There are 17 poems in There Is Still Time, some of few words, some crammed with words and breathless. When its 55 minutes are past, it is nearly impossible to resist playing the disc immediately again. I have written before about the Korean composer Unsuk Chin, mostly abut her great Violin Concerto, which we haven’t heard here yet, and about her Alice in Wonderland opera, which was supposed to show up at the L.A. Opera next season but is apparently lost down the rabbit hole. One major work of hers that has been performed here is the delightful Acrostic Wordplay, which George Benjamin conducted at a “Green Umbrella” concert seven years ago, and which heads a splendid collection of her short works on a recent Deutsche Grammophon disc. There is a hint of Alice in this 1993 work, too; the text is drawn from Lewis Carroll and other author, with narrative reduced to syllables or word fragments until only their significance remains.
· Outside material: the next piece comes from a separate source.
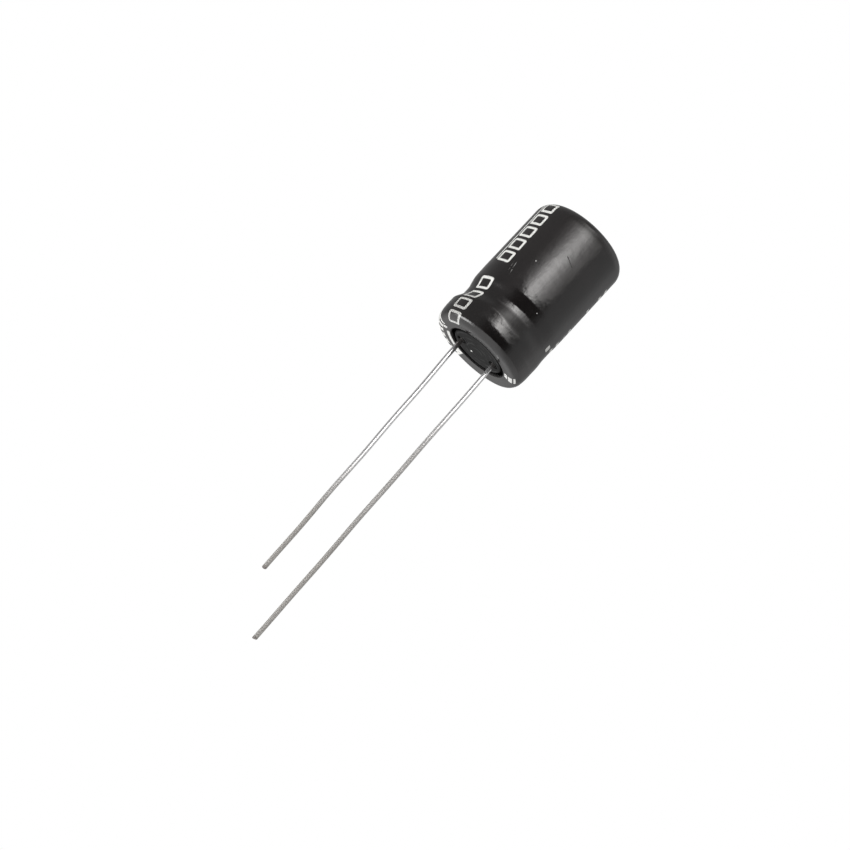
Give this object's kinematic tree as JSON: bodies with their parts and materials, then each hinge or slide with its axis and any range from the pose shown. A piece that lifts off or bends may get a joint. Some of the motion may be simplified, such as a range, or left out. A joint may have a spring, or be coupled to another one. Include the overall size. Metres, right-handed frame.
{
  "type": "electrolytic capacitor",
  "caption": "Radial aluminium electrolytic capacitor with a dark shrunk sleeve, rolled bead, rubber bung and two tinned leads of unequal length.",
  "frame": {"origin": "middle of the sleeve's resting rim, at the closed head", "axes": "+Z from the head to the leads, +X from the positive lead to the negative one"},
  "size_m": [0.0132, 0.0132, 0.0643],
  "materials": {
    "sleeve_film": "semi-gloss shrunk film with a light print",
    "can_metal": "drawn, satin",
    "bung_rubber": "moulded, matt",
    "paper_and_foil": "soaked paper and etched foil",
    "tape_film": "thin adhesive film",
    "tab_metal": "forged, satin",
    "tinned_wire": "bright tin"
  },
  "bodies": {
    "root": {"sleeve": "sleeve_film", "can": "can_metal", "rubber_bung": "bung_rubber", "winding": "paper_and_foil", "fixing_tape": "tape_film", "negative_tab": "tab_metal", "positive_tab": "tab_metal", "negative_wire": "tinned_wire", "positive_wire": "tinned_wire"}
  },
  "joints": []
}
Text becomes music, music becomes text – or so the program notes imply, although I think that the aforementioned cello and reader achieve a more satisfactory metamorphosis. On its own, however, there is some delight in this bouncy, perky piece, and in the performance by the Ensemble InterContemporain, under Kazushi Ono, with Piia Komsi burbling out the syllables.
SPACE
On the same disc is the formidable Xi from 1998, with the EIC led by David Robertson; they played it here, at Royce Hall, that same year. Xi calls for large ensemble plus electronics, and multichannel processing, and sends the sound on a single broad arc around the performing space. The title in Korean, says the composer, means “the smallest unit, the origin of all things … thus, the idea of metamorphosis.” The buildup is awesome, from the sound of simple breathing to a wrenching, percussive apotheosis. Don’t make the mistake I did, hearing the music first on a car stereo in murderous Friday traffic on I-405 on my way to the Philip Glass concert I’ll tell you about a couple of paragraphs down. The sense from the music, that the whole car was coming apart, was not, let’s say, pleasant; it took further hearings to restore the realization that Xi is, indeed, some kind of sonic masterpiece.
So is the extraordinary Violin Concerto by Marc-André Dalbavie, which comes with two other works by him on a new disc from a label known as Naïve, which it is anything but. Pierre Boulez led one work by Dalbavie at a “Green Umbrella” concert in 1998; another is scheduled here next season. The three works on the new disc are vast soundscapes, with Debussy in their ancestry – above all the sense of limitless space in works like La Mer and the Nocturnes. The Violin Concerto, stupendously dispatched by Eiichi Chijiwa with Christoph Eschenbach conducting, comes with voluminous program notes on relationships of music to space and the “spatialization” of sound objects. But the exhilaration of the music speaks for itself.
GLOBAL GOOP
At Costa Mesa’s Segerstrom Hall there was Philip Glass, his ensemble, an international gathering of participants, and Orion, 90 minutes of the usual accompaniments-plus-riffs that pass as his music these days. The gadget this time – there always is one – was the celebration in Athens last summer of the Olympics. Musics of many lands performed by talented proponents – Australia, China, Canada, the Gambia, Brazil, India, Greece – were stirred into the familiar background of our old friends, the Philip Glass Ensemble. The outdoor performance in Athens last June – a month when it never rains there – was accompanied by a howling downpour. Times were when people were more adept at heeding warnings from the gods.
What am I missing in the ongoing fame and acclaim surrounding the Philip Glass
phenomenon? I watch in wonderment as large audiences greet, with whoops and hollers
and standing ovations, works large and small – the Fifth Symphony, the new soundtracks
glued onto splendid old Cocteau movies, the insipid little Piano Etudes and now
this protracted venture in hands-across-the-seas patronization. I recoil at the
sheer tastelessness, not to mention the ugliness of sound, in combining the crystalline
elegance of Wu Man’s pipa (even if amplified to satisfy the space of Costa Mesa’s
barn of a hall) with the bovine keening of the alto sax from the Glass ensemble.
I reach for earplugs as the needlepoints in the sounds of an Indian sitar become
crammed into Western rhythmic patterns. What is put forth as assimilation, of
a joining of musical styles under the night sky lit by the stars of the Hunter
Orion, I hear as mindless exploitation. I do not enjoy mindlessness in a composer
I once admired. Come back to the beach, Einstein; we need you. Philip needs you.